3 - Milieu professionnel.

Orientaux et Occidentaux se côtoient dans divers milieux professionnels. Les milieux sociaux aisés ont des gouvernantes, tuteurs et autres domestiques étrangers, sur qui la charge de l'éducation des enfants repose souvent presque exclusivement :

I [...] saw less of my parents than of nurses, tutors, domestics, chattering in different tongues. (IH OOE 8)

Même s'ils sont arabes, certains de ces domestiques ont occupé un emploi auprès de compagnies étrangères où leur expérience des Occidentaux leur a donné un aperçu de la réalité coloniale. Ainsi Ahmed, le serviteur nubien, éprouve-t-il de l'hostilité à l'égard de Monsieur Monier le tuteur français, champion de lancer du javelot (IH OOE 17). Si l'enfant Ihab voit en Monsieur Monier une sorte de héros qui maîtrise la parole (il invente des histoires (édifiantes, naturellement)) et le javelot (l'instrument qui assure la force de la victoire sur la force brute), un héros qui enflamme son imagination et qu'il rêve d'imiter, Ahmed, lui, voit en ce même Monsieur Monier l’un de ces coloniaux qui méprisent les autochtones et les humilient. Monsieur Monier apparaît donc comme l'image de Janus qu’est l'Occidental au Proche-Orient, à la fois maître des cœurs et maître du fouet, image double, binaire que nous retrouverons à de nombreux niveaux de la rencontre Est/Ouest.
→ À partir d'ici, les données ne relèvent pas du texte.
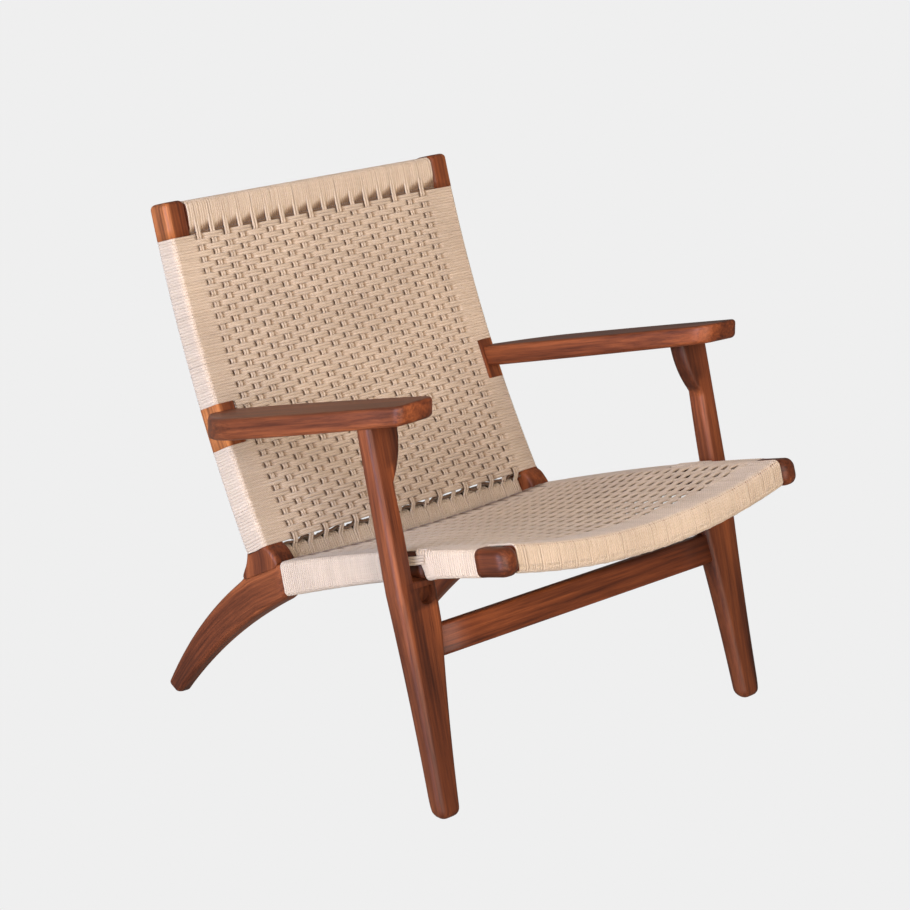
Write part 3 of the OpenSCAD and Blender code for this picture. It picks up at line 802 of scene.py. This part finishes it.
def back_warp():
    """Warp pairs: round the top rail, down through the weave and round the bottom rail."""
    z = np.linspace(POST_CAP_Z + 6, WRAP_LOW_Z - 1, BACK_ROWS * 5)
    row = (POST_CAP_Z - z) / BACK_PITCH - 0.5
    d, h = TOP_RAIL_D - HALF, TOP_RAIL_H - HALF
    head, head_n = track([(d, 9, 0), (d, h, 8.5), (HALF, h, 8.5), (HALF, HOOK_Q, 0)], closed=False, flat=5)
    d, h = LOW_RAIL_D - HALF, LOW_RAIL_H - HALF
    tail, tail_n = track([(HALF, h - 3, 0), (HALF, LOW_RAIL_UNDER, 8), (d, LOW_RAIL_UNDER, 8), (d, h - 4, 0)],
                         closed=False, flat=5)
    cords = []
    for j in range(WARPS):
        for s in (-1, 1):
            swing = np.cos(np.pi * (row + j)) * WARP_SWING
            fade = smooth((POST_CAP_Z + 1 - z) / 5) * smooth((z - WRAP_LOW_Z) / 6)
            x = back_warp_x(j, z) + s * WARP_GAP + 0.2 * np.sin(z / 23 + j * 2.1 + s)
            depth = (WARP_MID - swing) * fade + (1.7 + 1.4 * (z < 400)) * (1 - fade)
            middle = back_point(x, depth, z)
            path = np.concatenate([TOP_RAIL.point(x[0], *head.T), middle, LOW_RAIL.point(x[-1], *tail.T)])
            normal = np.concatenate([TOP_RAIL.normal(*head_n.T), back_normal(0, -1, z),
                                     LOW_RAIL.normal(*tail_n.T)])
            cords.append((path, normal, CORD_W, 0.0))
    return strands("back_warp", cords, WARP_T)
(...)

La Compagnie universelle du Canal maritime de Suez qui employait Ahmed ainsi que l'administration britannique ou les écoles anglaises au Proche-Orient offraient des possibilités d'emploi pour les classes éduquées (la plupart du temps dans ces mêmes écoles). Beaucoup de Syriens partaient en Egypte et au Soudan - sous domination britannique - afin d'y obtenir des emplois auprès de l'administration coloniale. Le père d'Edward Atiyah et plusieurs de ses oncles sont en poste au Soudan dans le domaine médical (EA ATS 26). Lui-même prendra la succession d'un de ses oncles qui sert d'intermédiaire/ médiateur entre l'Administration et les Soudanais (EA ATS 156). Les écoles offraient aussi des postes à des enseignants autochtones mais il s'agissait souvent de sous-emplois avec d'un côté les British Tutors et de l'autre les Syriens et les Soudanais, qui, à qualification égale, étaient relégués à des positions inférieures :

The non-British staff were mere instructors, who walked into the class-rooms, gave their lessons, walked out again and had nothing more to do with the boys till it was time to walk into the class-rooms again the following morning. (EA ATS 137)
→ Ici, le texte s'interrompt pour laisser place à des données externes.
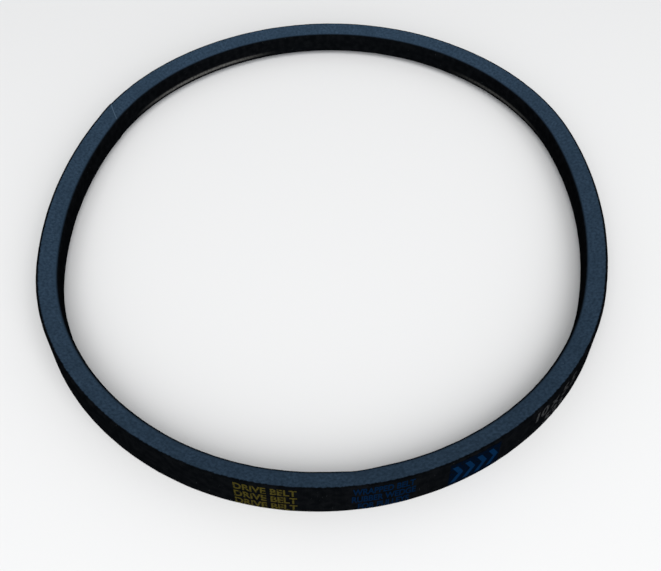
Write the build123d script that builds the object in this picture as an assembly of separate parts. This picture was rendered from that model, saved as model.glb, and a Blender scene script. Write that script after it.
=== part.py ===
from build123d import *
import os
from math import cos, pi, radians, sin, tan

# A wrapped rubber V-belt of the narrow 10 mm section, lying on its side as a relaxed oval loop.
# Millimetres. The origin is the middle of the loop, +Z is the axis that its pulleys turn about,
# +Y is the long way of the oval, and "front" is the -Y end.

# Belt section, measured from the back (the outer face) inwards
TOP_WIDTH = 10.0
THICKNESS = 5.5
WEDGE_ANGLE = 40.0
BACK_CORNER_RADIUS = 0.5
BASE_CORNER_RADIUS = 1.1

# Layers under the fabric cover, as depths from the back
COVER_THICKNESS = 0.5
CORD_RUBBER_TOP = 1.0
CORD_RUBBER_BASE = 2.1

# Tension cord: one cord wound round and round, so a cut shows its turns side by side
CORD_DEPTH = 1.5
CORD_DIAMETER = 0.8
CORD_TURNS = 7
CORD_PITCH = 1.05

# Loop: eight equal arcs, tight at the two ends of the oval and slack along its sides
OUTSIDE_LENGTH = 533.4
ARCS = 8
END_TURN = 55.0
SIDE_TURN = 27.5
CORNER_TURN = (360.0 - 2 * END_TURN - 2 * SIDE_TURN) / 4

# Lengths of belt between flex lines: name, turn in degrees, share of an arc. The back arc is in two
# halves, because the loop is opened in its middle, where the two halves never move apart.
LENGTHS = [
    ("front", END_TURN, 1.0),
    ("front_right", CORNER_TURN, 1.0),
    ("right", SIDE_TURN, 1.0),
    ("back_right", CORNER_TURN, 1.0),
    ("back_half_right", END_TURN / 2, 0.5),
    ("back_half_left", END_TURN / 2, 0.5),
    ("back_left", CORNER_TURN, 1.0),
    ("left", SIDE_TURN, 1.0),
    ("front_left", CORNER_TURN, 1.0),
]
OPENED_BEFORE = "back_half_left"

# Relief at each flex line: the rubber that the bend squeezes, left out as a shallow V either side
# of the cords, with its point on the cord line
RELIEF_AT_CORD = 0.03
RELIEF_ANGLE = 3.5
RELIEF_MARGIN = 1.0

CORD_LINE_LENGTH = OUTSIDE_LENGTH - 2 * pi * CORD_DEPTH
ARC_LENGTH = CORD_LINE_LENGTH / ARCS
FLANK_SLOPE = tan(radians(WEDGE_ANGLE / 2))
COVER_INSET = COVER_THICKNESS / cos(radians(WEDGE_ANGLE / 2))
CORE_BASE = THICKNESS - COVER_THICKNESS


def outward(heading):
    """Unit vector to the right of a heading in degrees: away from the loop's inside."""
    return Vector(sin(radians(heading)), -cos(radians(heading)), 0)


def cord_line():
    """Name, turn, radius, start point and start heading of each length, along the cord line."""
    point = Vector(0, 0, 0)
    heading = -END_TURN / 2
    lengths = []
    for name, turn, share in LENGTHS:
        radius = share * ARC_LENGTH / radians(turn)
        lengths.append((name, turn, radius, point, heading))
        centre = point - outward(heading) * radius
        heading += turn
        point = centre + outward(heading) * radius
    flex_points = [start for name, _, _, start, _ in lengths if name != OPENED_BEFORE]
    middle = sum(flex_points, Vector(0, 0, 0)) / len(flex_points)
    return [(name, turn, radius, start - middle, way) for name, turn, radius, start, way in lengths]


def wedge(top, base, inset, back_radius, base_radius):
    """Wedge-shaped face between two depths: x is the distance out from the cord line, y is up."""
    top_half = TOP_WIDTH / 2 - inset - top * FLANK_SLOPE
    base_half = TOP_WIDTH / 2 - inset - base * FLANK_SLOPE
    out = CORD_DEPTH - top
    inner = CORD_DEPTH - base
    outline = Polygon((out, -top_half), (out, top_half), (inner, base_half), (inner, -base_half), align=None)
    corners = outline.vertices().sort_by(Axis.X)
    outline = fillet(corners[2:], back_radius)
    base_corners = outline.vertices().sort_by(Axis.X)[:2]
    return fillet(base_corners, base_radius)


def band(top, base):
    """Rectangle across the whole belt between two depths."""
    across = Rectangle(base - top, 2 * TOP_WIDTH)
    return Pos(CORD_DEPTH - (top + base) / 2, 0) * across


def core_section():
    """Everything inside the cover."""
    back_radius = BACK_CORNER_RADIUS - COVER_THICKNESS / 2
    base_radius = BASE_CORNER_RADIUS - COVER_THICKNESS / 2
    return wedge(COVER_THICKNESS, CORE_BASE, COVER_INSET, back_radius, base_radius)


def cord_section():
    """The turns of the tension cord, side by side on the cord line."""
    return GridLocations(0, CORD_PITCH, 1, CORD_TURNS) * Circle(CORD_DIAMETER / 2)


def layer_sections():
    """Name and section of each layer of the belt."""
    outside = wedge(0, THICKNESS, 0, BACK_CORNER_RADIUS, BASE_CORNER_RADIUS)
    core = core_section()
    cords = Sketch() + cord_section()
    return [
        ("cover", outside - core),
        ("top_rubber", core & band(COVER_THICKNESS, CORD_RUBBER_TOP)),
        ("cord_rubber", (core & band(CORD_RUBBER_TOP, CORD_RUBBER_BASE)) - cords),
        ("tension_cords", cords),
        ("base_rubber", core & band(CORD_RUBBER_BASE, CORE_BASE)),
    ]


def bend(section, turn, radius, start, heading):
    """Swing a section round its own arc of the loop."""
    arc = revolve(Plane.XZ * Pos(radius, 0) * section, Axis.Z, turn)
    centre = start - outward(heading) * radius
    return Pos(centre) * Rot(0, 0, heading - 90) * arc


def relief(point, heading, angle):
    """The sliver left out across the belt where two lengths meet, opening by angle on each side."""
    over_back = CORD_DEPTH + RELIEF_MARGIN
    past_base = THICKNESS - CORD_DEPTH + RELIEF_MARGIN
    spread = tan(radians(angle))
    half_back = RELIEF_AT_CORD + over_back * spread
    half_base = RELIEF_AT_CORD + past_base * spread
    side = [(over_back, half_back), (0, RELIEF_AT_CORD), (-past_base, half_base)]
    other_side = [(out, -along) for out, along in reversed(side)]
    sliver = extrude(make_face(Polyline(*side, *other_side, close=True)), TOP_WIDTH, both=True)
    return Pos(point) * Rot(0, 0, heading - 90) * sliver


def main():
    os.makedirs("parts", exist_ok=True)
    lengths = cord_line()
    reliefs = []
    for name, _, _, start, heading in lengths:
        angle = 0 if name == OPENED_BEFORE else RELIEF_ANGLE
        reliefs.append(relief(start, heading, angle))
    for layer, section in layer_sections():
        for number, (place, turn, radius, start, heading) in enumerate(lengths):
            following = (number + 1) % len(lengths)
            length = bend(section, turn, radius, start, heading)
            piece = length - reliefs[number] - reliefs[following]
            piece.label = f"{layer}_{place}"
            export_step(piece, f"parts/{piece.label}.step")


main()
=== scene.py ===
import math

import bpy
import numpy as np
from mathutils import Matrix, Vector, noise


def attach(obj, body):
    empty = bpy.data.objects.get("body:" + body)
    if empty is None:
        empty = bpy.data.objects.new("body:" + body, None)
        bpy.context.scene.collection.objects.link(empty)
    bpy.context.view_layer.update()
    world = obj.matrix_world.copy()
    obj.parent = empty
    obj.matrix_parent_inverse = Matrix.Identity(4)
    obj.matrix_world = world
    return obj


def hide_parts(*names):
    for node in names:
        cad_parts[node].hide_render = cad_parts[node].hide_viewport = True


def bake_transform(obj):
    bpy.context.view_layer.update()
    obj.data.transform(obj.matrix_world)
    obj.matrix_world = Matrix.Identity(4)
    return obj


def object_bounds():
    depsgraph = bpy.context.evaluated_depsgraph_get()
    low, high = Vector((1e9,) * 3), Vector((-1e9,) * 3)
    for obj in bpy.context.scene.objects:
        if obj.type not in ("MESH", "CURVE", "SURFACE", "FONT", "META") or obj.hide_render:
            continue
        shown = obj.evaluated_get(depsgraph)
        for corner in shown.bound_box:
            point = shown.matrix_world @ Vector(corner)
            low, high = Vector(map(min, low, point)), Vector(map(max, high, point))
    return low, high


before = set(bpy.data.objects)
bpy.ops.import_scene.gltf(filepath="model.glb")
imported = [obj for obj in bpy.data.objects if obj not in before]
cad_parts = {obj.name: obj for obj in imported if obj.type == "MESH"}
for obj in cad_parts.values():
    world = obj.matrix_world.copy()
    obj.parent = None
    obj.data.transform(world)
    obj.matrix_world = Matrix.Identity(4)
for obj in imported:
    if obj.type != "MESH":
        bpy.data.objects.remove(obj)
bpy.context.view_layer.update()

MM = 0.001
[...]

Le style lapidaire fait ressortir la répétition du travail demandé et cette brièveté en signale le vide : on croirait lire ici une des nombreuses descriptions de l'apprentissage mécanique des écoles coraniques, répétition sans compréhension. Abraham Mitrie Rihbany vécut une expérience similaire au Liban à l'école missionnaire (AMR FJ 148). F.M. Al Akl, dans le milieu médical, se voyait aussi confier des tâches subalternes.(FMA 56)

Ces emplois révèlent à nouveau la double face des Occidentaux. Il faut remarquer que les emplois non subalternes confiés aux Orientaux sont des emplois liés à la médiation entre Occidentaux et Orientaux : professeurs d'arabe pour les nouveaux missionnaires (EA ATS 8), médiateurs,... utilisant leur double allégeance. Janus face à Janus.